THE REQUEST:
Start at the line that has "clear_scene()" and stop at the line that has "for corner in". Print those lines and all lines between them exactly, and nothing more.
==== DATASET SECTION ====
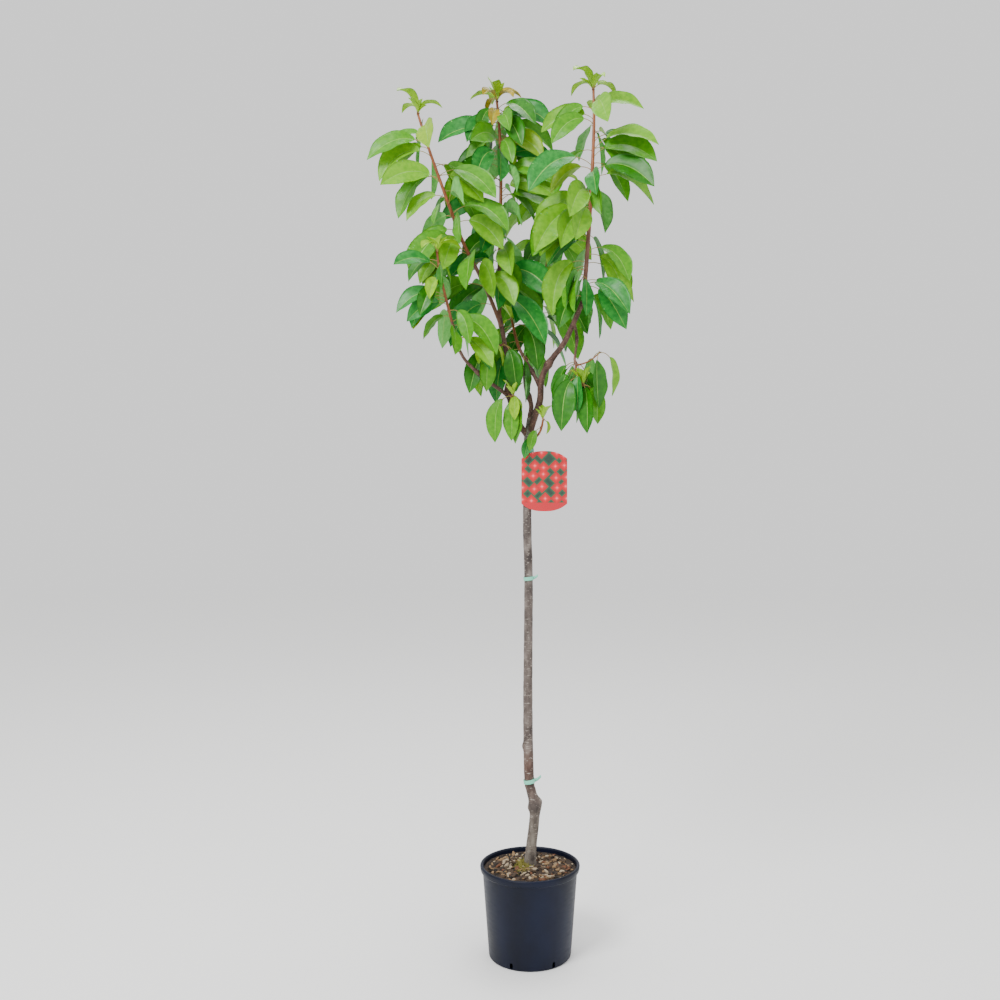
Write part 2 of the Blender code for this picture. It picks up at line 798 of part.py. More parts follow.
def make_tree():
    """Trunk, boughs, then the stems of all masses, and then the leaves, which keep clear of all of them."""
    shapes = {}
    make_trunk(shapes)
    for name, bough in BOUGHS.items():
        make_limb(name, bough, BOUGH_SIDES, shapes, "bough_bark")
    stems = {}
    for name, mass in MASSES.items():
        stems[name] = make_limb(name, mass, STEM_SIDES, shapes, "leaf")
    limbs = {name: tree_of(shape_solid(shape)) for name, shape in shapes.items()}
    grown = []
    for name, mass in MASSES.items():
        others = [limb for other, limb in limbs.items() if other != name]
        solids = grow_mass(mass, shapes[name], [*others, *grown, tree_of(label_solid())])
        grown += [tree_of(solid) for solid in solids]
        join(stems[name], solids, "leaf")
    return shapes


def rim_profile(steps):
    """The rolled rim's outside, from under the lip up and over to the inner edge."""
    middle = RIM_RADIUS - RIM_WIDTH / 2
    skirt = (RIM_RADIUS - RIM_SKIRT_SLOPE, POT_HEIGHT - RIM_DEPTH * RIM_SKIRT_SHARE)
    points = [(WALL_TOP_RADIUS, POT_HEIGHT - RIM_DEPTH), skirt]
    for i in range(steps + 1):
        angle = math.pi * i / steps
        height = POT_HEIGHT - RIM_WIDTH / 2 + RIM_WIDTH / 2 * math.sin(angle)
        points.append((middle + RIM_WIDTH / 2 * math.cos(angle), height))
    return points


def inner_radius(height):
    """Radius of the pot's inside at a height."""
    share = (height - FLOOR) / (POT_HEIGHT - RIM_DEPTH - FLOOR)
    return BASE_RADIUS + (WALL_TOP_RADIUS - BASE_RADIUS) * min(share, 1.0) - WALL


def make_pot():
    corner = BASE_CORNER * BASE_CORNER_SHARE
    inner_top = POT_HEIGHT - RIM_WIDTH / 2 - RIM_INNER_DROP
    profile = [(0.0, 0.0), (BASE_RADIUS - BASE_CORNER, 0.0), (BASE_RADIUS - corner, corner)]
    profile += [(BASE_RADIUS, BASE_CORNER), *rim_profile(RIM_STEPS)]
    profile += [(inner_radius(inner_top), inner_top), (inner_radius(FLOOR), FLOOR), (0.0, FLOOR)]
    pot = new_object("pot", turned(profile, POT_SIDES), "pot_plastic")
    for i in range(DRAIN_SLOTS):
        cut(pot, drain_solid(DRAIN_FIRST_TURN + 2 * math.pi * i / DRAIN_SLOTS))


def drain_solid(turn):
    """A slot with a round top that goes through the wall at its foot."""
    half = DRAIN_WIDTH / 2
    outline = [(-half, FLOOR + DRAIN_SILL), (half, FLOOR + DRAIN_SILL)]
    for i in range(DRAIN_ARCH_STEPS + 1):
        angle = math.pi * i / DRAIN_ARCH_STEPS
        outline.append((half * math.cos(angle), DRAIN_HEIGHT - half + half * math.sin(angle)))
    rings = []
    for out in (BASE_RADIUS - DRAIN_CUT_DEPTH, BASE_RADIUS + DRAIN_CUT_DEPTH):
        rings.append([Vector((out, y, z)) for y, z in outline])
    spin = Matrix.Rotation(turn, 3, "Z")
    return loft([[spin @ p for p in ring] for ring in rings])


def make_soil():
    """Compost that fills the pot, its top uneven but flat where the trunk stands."""
    chance = random.Random(SOIL_SEED)
    edge = inner_radius(SOIL_EDGE_LEVEL) - SOIL_WALL_ROOM
    foot = inner_radius(FLOOR + GAP) - SOIL_WALL_ROOM
    profile = [(0.0, FLOOR + GAP), (foot, FLOOR + GAP), (edge, SOIL_EDGE_LEVEL)]
    for i in range(1, SOIL_RINGS + 1):
        radius = edge + (SOIL_MOUND_RADIUS - edge) * i / SOIL_RINGS
        level = SOIL_EDGE_LEVEL + (SOIL_MOUND_LEVEL - SOIL_EDGE_LEVEL) * (i / SOIL_RINGS) ** 2
        profile.append((radius, level))
    profile.append((0.0, SOIL_MOUND_LEVEL))
    points, faces = turned(profile, POT_SIDES)
    for p in points:
        between = SOIL_MOUND_RADIUS + SOIL_EVEN_MARGIN < p.xy.length < edge - SOIL_EVEN_MARGIN
        if between and p.z > SOIL_EDGE_LEVEL:
            p.z += chance.uniform(-SOIL_UNEVEN, SOIL_UNEVEN)
    new_object("soil", (points, faces), "compost")


def label_solid():
    """A plate arched at top and bottom and bowed a little towards the front."""
    front = label_front()
    rings = []
    for i in range(LABEL_COLUMNS + 1):
        share = 2 * i / LABEL_COLUMNS - 1
        share = math.copysign(abs(share) ** LABEL_COLUMN_POWER, share)
        drop = LABEL_ARCH * abs(share) ** LABEL_ARCH_POWER
        y = front - label_bow(share)
        x = LABEL_CENTRE[0] + share * LABEL_WIDTH / 2
        half = LABEL_HEIGHT / 2 - drop
        low = LABEL_CENTRE[1] - half
        high = LABEL_CENTRE[1] + half
        back = y + LABEL_THICKNESS
        rings.append([Vector((x, y, low)), Vector((x, back, low)), Vector((x, back, high)), Vector((x, y, high))])
    return loft(rings)


def label_bow(share):
    """How far the label's face stands in front of its side edges, from -1 at the left edge to 1 at the right."""
    return LABEL_BULGE * (1 - share * share)


def label_front():
    """Where the front of the label's two side edges lies: its back is a little in front of the strap."""
    path = smooth_path(TRUNK_PATH, TRUNK_PATH_STEPS)
    place, radius = trunk_at(path, STRAP_HEIGHTS[0])
    strap_front = place.y - radius - STRAP_ROOM - STRAP_FLARE - STRAP_THICKNESS
    share = (place.x - LABEL_CENTRE[0]) / (LABEL_WIDTH / 2)
    return strap_front - 2 * GAP - LABEL_THICKNESS + label_bow(share)


def trunk_at(path, z):
    """The trunk's middle and its radius at a height."""
    share = (z - path[0].z) / (path[-1].z - path[0].z)
    place, _ = spot(path, share)
    return place, trunk_radius(share * travelled(path)[-1], share, math.pi / 2)


def band(place, along, inner_low, inner_high, height, thickness):
    """A closed strip round an axis, as a ring with a flat section that can be wider at the bottom."""
    side = Vector((1, 0, 0))
    side = (side - along * side.dot(along)).normalized()
    up = along.cross(side)
    points = []
    faces = []
    for k in range(BAND_SIDES):
        angle = 2 * math.pi * k / BAND_SIDES
        out = side * math.cos(angle) + up * math.sin(angle)
        low = place - along * height / 2
        high = place + along * height / 2
        points += [low + out * inner_low, low + out * (inner_low + thickness)]
        points += [high + out * (inner_high + thickness), high + out * inner_high]
        for a in range(4):
            b = (a + 1) % 4
            after = 4 * ((k + 1) % BAND_SIDES)
            faces.append((4 * k + a, after + a, after + b, 4 * k + b))
    return points, faces


def make_label(shapes):
    new_object("label", label_solid(), "label_card")
    middle = sum(STRAP_HEIGHTS) / 2
    low, high = (trunk_at(shapes["trunk"]["path"], z)[1] + STRAP_ROOM for z in STRAP_HEIGHTS)
    place, _ = trunk_at(shapes["trunk"]["path"], middle)
    height = STRAP_HEIGHTS[1] - STRAP_HEIGHTS[0]
    strap = band(place, Vector((0, 0, 1)), low + STRAP_FLARE, high, height, STRAP_THICKNESS)
    new_object("label_strap", strap, "strap")


def make_ties(shapes):
    """Tape tied round the trunk, each with a loose end that points right."""
    for name, (z, height, tilt, tail) in TIES.items():
        place, radius = trunk_at(shapes["trunk"]["path"], z)
        along = Vector((math.sin(tilt), 0, math.cos(tilt)))
        inner = radius - TIE_SINK
        solid = band(place, along, inner, inner, height, TIE_SINK + TIE_THICKNESS)
        tie = new_object(name, solid, "tie_tape")
        out = Vector((math.cos(tilt), 0, -math.sin(tilt)))
        start = place + out * (radius + TIE_THICKNESS / 2)
        rings = []
        for share in TAIL_SHARES:
            middle = start + out * tail * share + along * tail * TAIL_RISE * share * share
            deep = Vector((0, TIE_THICKNESS / 2, 0))
            tall = along * height * (TAIL_HALF_HEIGHT - TAIL_NARROWING * share)
            rings.append([middle - deep - tall, middle + deep - tall, middle + deep + tall, middle - deep + tall])
        join(tie, [loft(rings)], "tie_tape")
        cut(tie, shape_solid(shapes["trunk"], GAP))


clear_scene()
make_pot()
make_soil()
limb_shapes = make_tree()
make_label(limb_shapes)
make_ties(limb_shapes)
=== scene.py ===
"""Looks of the potted sweet cherry: bark, leaves, pot, compost with chips, picture label and ties."""

import math
import random

import bpy
from mathutils import Matrix, Vector, noise
from mathutils.bvhtree import BVHTree


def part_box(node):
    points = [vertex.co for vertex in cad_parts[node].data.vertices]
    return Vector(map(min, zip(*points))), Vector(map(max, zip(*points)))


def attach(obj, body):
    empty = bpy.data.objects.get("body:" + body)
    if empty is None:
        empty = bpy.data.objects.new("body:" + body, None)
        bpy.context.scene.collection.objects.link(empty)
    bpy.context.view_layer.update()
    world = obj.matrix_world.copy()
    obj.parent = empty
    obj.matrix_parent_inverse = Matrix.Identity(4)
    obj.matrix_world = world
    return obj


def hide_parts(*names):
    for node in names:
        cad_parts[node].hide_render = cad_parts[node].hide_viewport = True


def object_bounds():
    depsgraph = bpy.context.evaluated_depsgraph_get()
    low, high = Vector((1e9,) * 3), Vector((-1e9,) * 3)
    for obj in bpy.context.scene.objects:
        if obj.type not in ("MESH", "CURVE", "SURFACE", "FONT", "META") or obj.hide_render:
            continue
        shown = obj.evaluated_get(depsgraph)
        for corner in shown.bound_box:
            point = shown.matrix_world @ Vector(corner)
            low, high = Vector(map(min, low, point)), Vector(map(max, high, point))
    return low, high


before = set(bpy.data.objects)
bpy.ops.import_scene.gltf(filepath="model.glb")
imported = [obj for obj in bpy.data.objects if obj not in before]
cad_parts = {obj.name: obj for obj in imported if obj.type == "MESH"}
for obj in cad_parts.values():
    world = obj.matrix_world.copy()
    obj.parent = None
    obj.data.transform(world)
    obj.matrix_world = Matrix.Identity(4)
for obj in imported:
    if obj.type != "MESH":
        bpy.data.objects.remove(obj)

LOW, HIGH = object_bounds()
MM = 0.001
UP = Vector((0, 0, 1))
GAP = 0.0003

# Pot, taken from the frame where the frame gives it
POT_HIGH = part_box("pot")[1]
POT_HEIGHT = POT_HIGH.z
RIM_RADIUS = POT_HIGH.x
RIM_WIDTH = 0.0095
RIM_DEPTH = 0.018
RIM_STEPS = 16
LIP_DEPTH = 0.006
SKIRT_INSET = 0.0012
SKIRT_CORNER = 0.005
SWEEP_INSET = 0.0022
SWEEP_DROP = 0.004
SWEEP_HEIGHT = 0.006
SWEEP_STEPS = 6
WALL_TOP_RADIUS = 0.1325
BASE_RADIUS = 0.1155
BASE_CORNER = 0.006
CORNER_STEPS = 6
WALL = 0.0025
FLOOR = 0.003
DRAIN_SLOTS = 6
DRAIN_WIDTH = 0.009
DRAIN_HEIGHT = 0.020
DRAIN_FIRST_TURN = math.radians(-116)
DRAIN_FOOT = 0.0012
DRAIN_CUT = 0.012
DRAIN_STEPS = 12
SHARP_EDGE = math.radians(32)
POT_SIDES = 144

# Compost
SOIL_EDGE_LEVEL = 0.2405
SOIL_MOUND_LEVEL = 0.2480
SOIL_MOUND_RADIUS = 0.040
SOIL_ROOM = 0.0006
SOIL_RINGS = 44
SOIL_SIDE = 0.03
SOIL_SIDE_TAPER = 0.98
# Lumps of the compost: how many to the metre, where their pattern is cut, and how high they are
SOIL_LUMPS = ((60, 1.7, 0.0016), (190, 4.2, 0.0009))
SOIL_EVEN_RADIUS = 0.020
CHIPS = 640
CHIP_SEED = 8
CHIP_SMALLEST = 0.005
CHIP_RANGE = 0.015
CHIP_FREE_RADIUS = 0.019
MOSS_BLADES = 1100
MOSS_SEED = 3
MOSS_BLADE_RADIUS = 0.0013

# Trunk
TRUNK_FOOT_RADIUS = 0.0148
TRUNK_RADIUS = 0.0120
TRUNK_TAPER_HEIGHT = 0.75
ROOT_FLARE = 0.0036
ROOT_FLARE_HEIGHT = 0.020
GRAFT_HEIGHT = 0.165
GRAFT_SWELLING = 0.0040
GRAFT_LENGTH = 0.017
FORK_HEIGHT = 1.195
FORK_SWELLING = 0.0022
FORK_LENGTH = 0.045
STUB_RADIUS = 0.0085
STUB_LENGTH = 0.050
# Healed knobs: height above the compost, turn round the trunk, how far it stands out, its size
TRUNK_KNOBS = (
    (0.180, math.radians(8), 0.0060, 0.011),
    (0.158, math.radians(180), 0.0030, 0.009),
    (0.336, math.radians(182), 0.0040, 0.009),
)

# Bark relief in layers: how many folds to the metre across and up the limb, and how deep they are
TRUNK_RELIEF = ((90, 45, 0.0006), (160, 520, 0.00035))
BOUGH_RELIEF = ((120, 120, 0.00045), (260, 700, 0.00018))
TRUNK_BARK_STEPS = 60
TRUNK_BARK_SIDES = 64
BOUGH_BARK_STEPS = 8
BOUGH_BARK_SIDES = 24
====
WRITTEN RESPONSE:
clear_scene()
make_pot()
make_soil()
limb_shapes = make_tree()
make_label(limb_shapes)
make_ties(limb_shapes)
=== scene.py ===
"""Looks of the potted sweet cherry: bark, leaves, pot, compost with chips, picture label and ties."""

import math
import random

import bpy
from mathutils import Matrix, Vector, noise
from mathutils.bvhtree import BVHTree


def part_box(node):
    points = [vertex.co for vertex in cad_parts[node].data.vertices]
    return Vector(map(min, zip(*points))), Vector(map(max, zip(*points)))


def attach(obj, body):
    empty = bpy.data.objects.get("body:" + body)
    if empty is None:
        empty = bpy.data.objects.new("body:" + body, None)
        bpy.context.scene.collection.objects.link(empty)
    bpy.context.view_layer.update()
    world = obj.matrix_world.copy()
    obj.parent = empty
    obj.matrix_parent_inverse = Matrix.Identity(4)
    obj.matrix_world = world
    return obj


def hide_parts(*names):
    for node in names:
        cad_parts[node].hide_render = cad_parts[node].hide_viewport = True


def object_bounds():
    depsgraph = bpy.context.evaluated_depsgraph_get()
    low, high = Vector((1e9,) * 3), Vector((-1e9,) * 3)
    for obj in bpy.context.scene.objects:
        if obj.type not in ("MESH", "CURVE", "SURFACE", "FONT", "META") or obj.hide_render:
            continue
        shown = obj.evaluated_get(depsgraph)
        for corner in shown.bound_box:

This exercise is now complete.